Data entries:
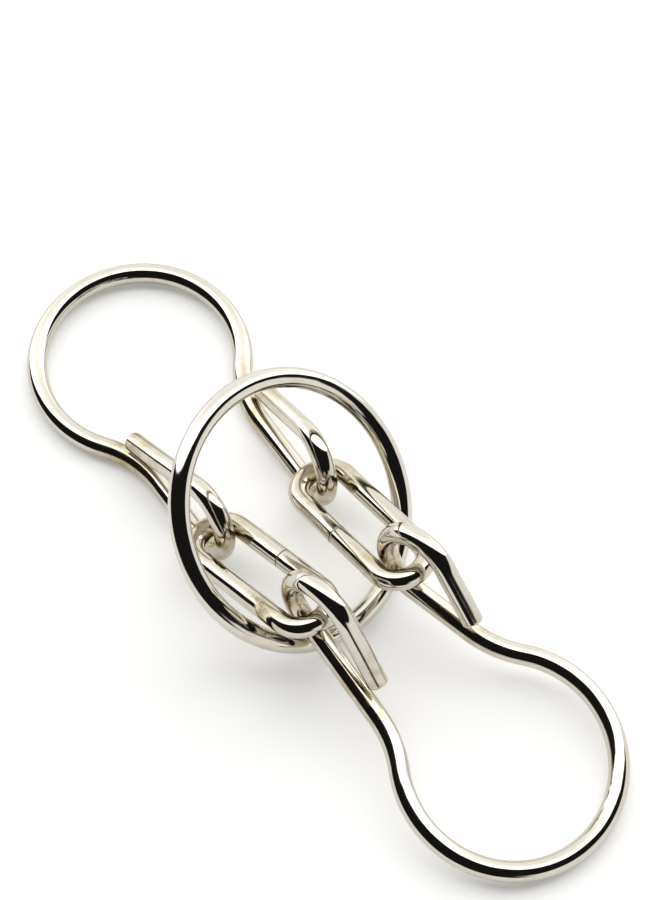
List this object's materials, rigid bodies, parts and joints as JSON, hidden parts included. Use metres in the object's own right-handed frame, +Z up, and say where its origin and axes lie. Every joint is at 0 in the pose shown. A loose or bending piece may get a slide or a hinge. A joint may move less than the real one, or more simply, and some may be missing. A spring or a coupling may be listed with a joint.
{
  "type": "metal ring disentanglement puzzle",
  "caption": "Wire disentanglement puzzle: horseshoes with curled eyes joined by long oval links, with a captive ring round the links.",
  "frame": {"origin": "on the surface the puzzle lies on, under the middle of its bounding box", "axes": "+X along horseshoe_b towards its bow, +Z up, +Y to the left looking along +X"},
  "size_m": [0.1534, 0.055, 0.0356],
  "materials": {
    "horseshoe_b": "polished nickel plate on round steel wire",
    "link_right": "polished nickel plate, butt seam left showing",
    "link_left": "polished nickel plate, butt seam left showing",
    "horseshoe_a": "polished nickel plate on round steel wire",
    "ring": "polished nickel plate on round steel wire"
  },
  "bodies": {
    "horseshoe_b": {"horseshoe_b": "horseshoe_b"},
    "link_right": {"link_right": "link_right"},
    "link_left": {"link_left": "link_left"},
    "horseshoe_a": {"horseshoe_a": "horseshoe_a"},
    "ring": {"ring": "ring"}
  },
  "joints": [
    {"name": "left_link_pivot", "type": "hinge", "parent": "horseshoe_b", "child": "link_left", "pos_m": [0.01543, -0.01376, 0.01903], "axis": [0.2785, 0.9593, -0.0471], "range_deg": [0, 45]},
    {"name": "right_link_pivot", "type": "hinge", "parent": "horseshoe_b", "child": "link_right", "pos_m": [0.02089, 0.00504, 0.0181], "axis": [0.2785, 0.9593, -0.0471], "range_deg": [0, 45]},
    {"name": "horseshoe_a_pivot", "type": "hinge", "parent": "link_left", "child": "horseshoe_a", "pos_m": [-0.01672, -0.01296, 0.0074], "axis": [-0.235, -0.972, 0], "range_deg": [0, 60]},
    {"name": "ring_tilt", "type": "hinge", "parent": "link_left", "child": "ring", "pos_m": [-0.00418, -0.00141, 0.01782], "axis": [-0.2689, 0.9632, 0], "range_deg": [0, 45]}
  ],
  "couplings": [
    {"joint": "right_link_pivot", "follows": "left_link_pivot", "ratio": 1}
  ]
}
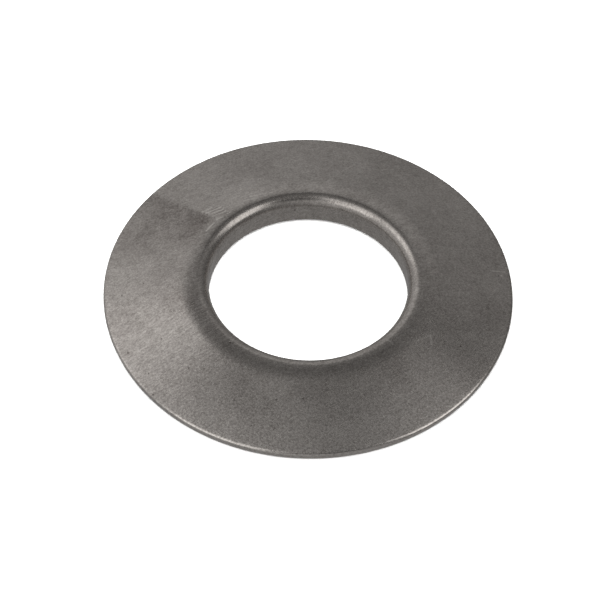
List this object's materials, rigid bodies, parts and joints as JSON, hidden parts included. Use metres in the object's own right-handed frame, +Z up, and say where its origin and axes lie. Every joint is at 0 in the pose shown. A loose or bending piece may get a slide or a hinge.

Required work:
Output the records verbatim, from the first line to the last.

The response:
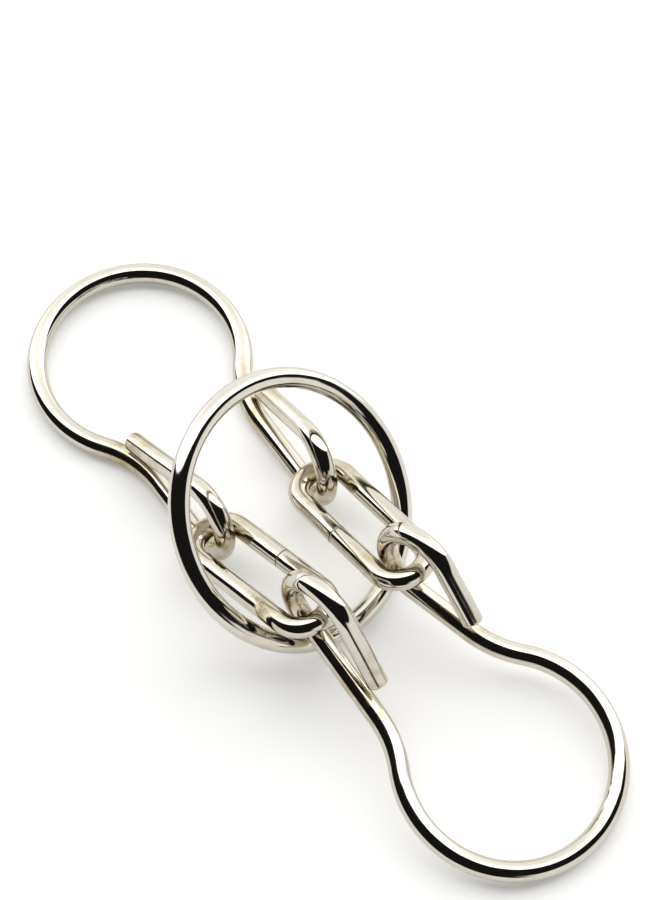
List this object's materials, rigid bodies, parts and joints as JSON, hidden parts included. Use metres in the object's own right-handed frame, +Z up, and say where its origin and axes lie. Every joint is at 0 in the pose shown. A loose or bending piece may get a slide or a hinge. A joint may move less than the real one, or more simply, and some may be missing. A spring or a coupling may be listed with a joint.
{
  "type": "metal ring disentanglement puzzle",
  "caption": "Wire disentanglement puzzle: horseshoes with curled eyes joined by long oval links, with a captive ring round the links.",
  "frame": {"origin": "on the surface the puzzle lies on, under the middle of its bounding box", "axes": "+X along horseshoe_b towards its bow, +Z up, +Y to the left looking along +X"},
  "size_m": [0.1534, 0.055, 0.0356],
  "materials": {
    "horseshoe_b": "polished nickel plate on round steel wire",
    "link_right": "polished nickel plate, butt seam left showing",
    "link_left": "polished nickel plate, butt seam left showing",
    "horseshoe_a": "polished nickel plate on round steel wire",
    "ring": "polished nickel plate on round steel wire"
  },
  "bodies": {
    "horseshoe_b": {"horseshoe_b": "horseshoe_b"},
    "link_right": {"link_right": "link_right"},
    "link_left": {"link_left": "link_left"},
    "horseshoe_a": {"horseshoe_a": "horseshoe_a"},
    "ring": {"ring": "ring"}
  },
  "joints": [
    {"name": "left_link_pivot", "type": "hinge", "parent": "horseshoe_b", "child": "link_left", "pos_m": [0.01543, -0.01376, 0.01903], "axis": [0.2785, 0.9593, -0.0471], "range_deg": [0, 45]},
    {"name": "right_link_pivot", "type": "hinge", "parent": "horseshoe_b", "child": "link_right", "pos_m": [0.02089, 0.00504, 0.0181], "axis": [0.2785, 0.9593, -0.0471], "range_deg": [0, 45]},
    {"name": "horseshoe_a_pivot", "type": "hinge", "parent": "link_left", "child": "horseshoe_a", "pos_m": [-0.01672, -0.01296, 0.0074], "axis": [-0.235, -0.972, 0], "range_deg": [0, 60]},
    {"name": "ring_tilt", "type": "hinge", "parent": "link_left", "child": "ring", "pos_m": [-0.00418, -0.00141, 0.01782], "axis": [-0.2689, 0.9632, 0], "range_deg": [0, 45]}
  ],
  "couplings": [
    {"joint": "right_link_pivot", "follows": "left_link_pivot", "ratio": 1}
  ]
}
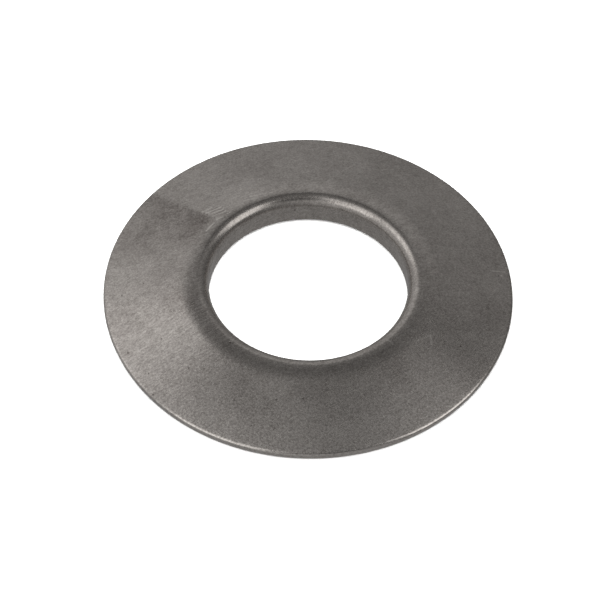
List this object's materials, rigid bodies, parts and joints as JSON, hidden parts included. Use metres in the object's own right-handed frame, +Z up, and say where its origin and axes lie. Every joint is at 0 in the pose shown. A loose or bending piece may get a slide or a hinge.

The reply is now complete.